The bill raised a number of concerns. It wouldn’t cover local safety laws for daycares. It wouldn’t cover restaurant requirements for someone wanting to run a take-out restaurant out of their apartment. It wouldn’t cover floor space regulations for a store inside a home.

One delegate asked committee counsel, “It is the state coming in and telling local government what to do?” Counsel answered, “It could be read that way.”

Delegate Wayne Clark, R-Jefferson, summarized the thoughts of a number of committee members: “The intentions of this bill are noble.” But there are “multiple concerns in the way it’s structured.”

It could carry unintended consequences, he said, noting it handcuffs local government.

Delegate Jim Butler, R-Mason, moved to table the bill and the committee voted in favor of that, so it won’t advance to its next committee review.

HB 5375 is called the Work Protection Act and it aims to prohibit a state agency or local government from enacting or enforcing a universal basic income (UBI) program.

It defines a UBI program as a program that is not expressly required by federal law in which an individual receives a guaranteed cash payment regularly. It says a state agency or local government may not enact or enforce a UBI program unless expressly authorized by state law.

Delegate Kayla Young, D-Kanawha, had an extended exchange with committee counsel about how exactly the bill would protect work.

Counsel first said it stops people from relying on the government and creates an incentive to go to work.

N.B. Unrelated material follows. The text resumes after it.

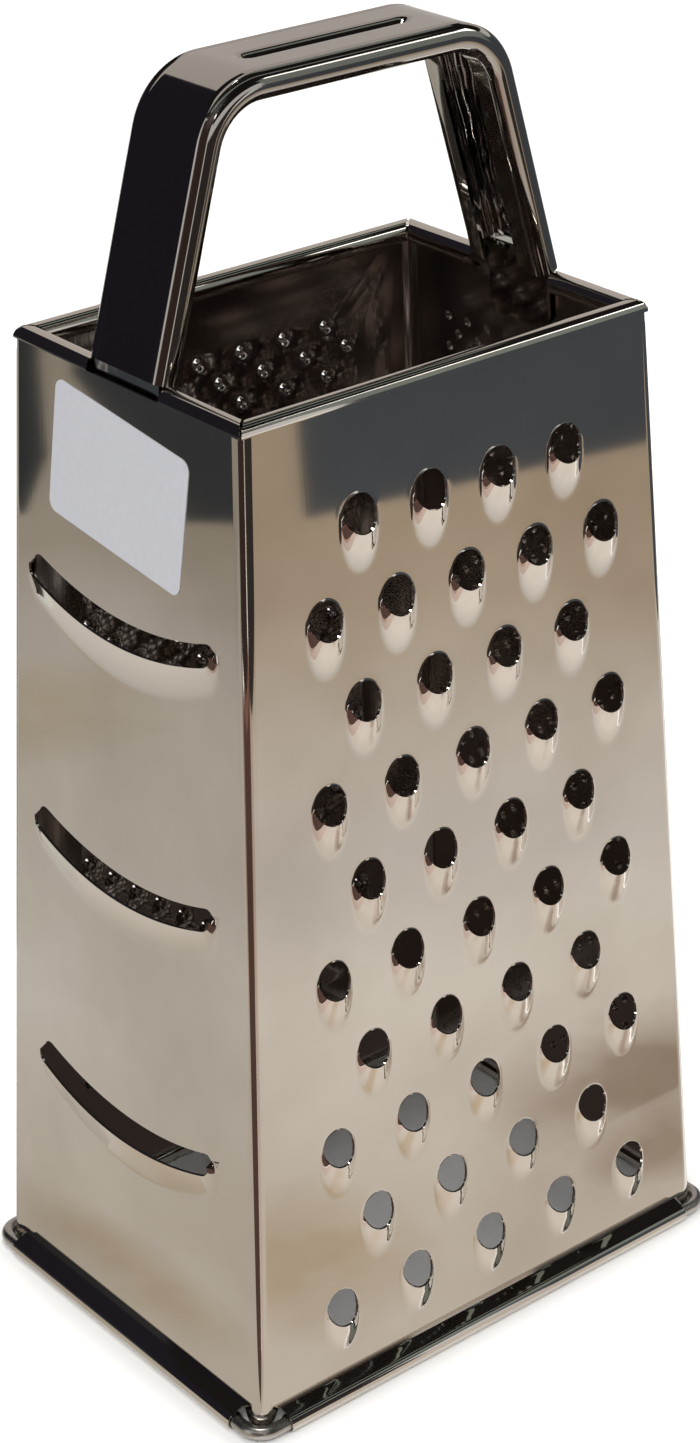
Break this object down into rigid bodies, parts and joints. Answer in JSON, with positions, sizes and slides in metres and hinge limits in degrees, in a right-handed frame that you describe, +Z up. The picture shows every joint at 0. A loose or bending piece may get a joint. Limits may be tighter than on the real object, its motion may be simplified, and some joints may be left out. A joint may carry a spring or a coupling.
{
  "type": "box grater",
  "caption": "Tapered box grater with coarse teeth, slicing slots, medium and fine gratings, a rolled rim, a wired base and a strap handle.",
  "frame": {"origin": "on the ground under the middle of the box", "axes": "+Z up, +X along the two wide walls, the coarse wall faces -Y and the slicer wall faces -X"},
  "size_m": [0.1114, 0.0832, 0.229],
  "materials": {
    "polished_steel": "bright rolled stainless sheet with fine drawing lines along its height",
    "plated_wire": "plain bright drawn steel wire",
    "handle_steel": "mirror-bright polished stainless strap",
    "label_paper": "smooth white adhesive paper, blank"
  },
  "bodies": {
    "root": {"coarse_wall": "polished_steel", "medium_wall": "polished_steel", "slicer_wall": "polished_steel", "fine_wall": "polished_steel", "base_wire": "plated_wire", "handle": "handle_steel", "label": "label_paper"}
  },
  "joints": []
}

She cited some test programs in several cities — back to the Johnson administration in 1968 — that showed UBI programs reduced people’s incentive to work.

Pressed on the converse, how it might promote work, she told Young, “I’m not sure.”

Counsel could also not answer if the phrase “cash payments” also referred to checks and direct deposits.

Delegate Bob Fehrenbacher, R-Wood, said, “I understand the intent and the motivation to support work. … Getting off public dole is admirable.” But the bill could have unintended consequences, he added.

Young worried that the bill could undermine such state programs as Ascend, PROMISE and the IDD waiver.

But Delegate Geoff Foster, R-Putnam, countered that the bill makes clear that if state or federal law authorizes a program, they’re still allowed.

He was among several who said the bill needs some tightening up and clarification, but it’s basically good.

The committee approved it in a divided voice vote, and it goes next to Government Organization, where it will see some tweaking if it comes onto an agenda.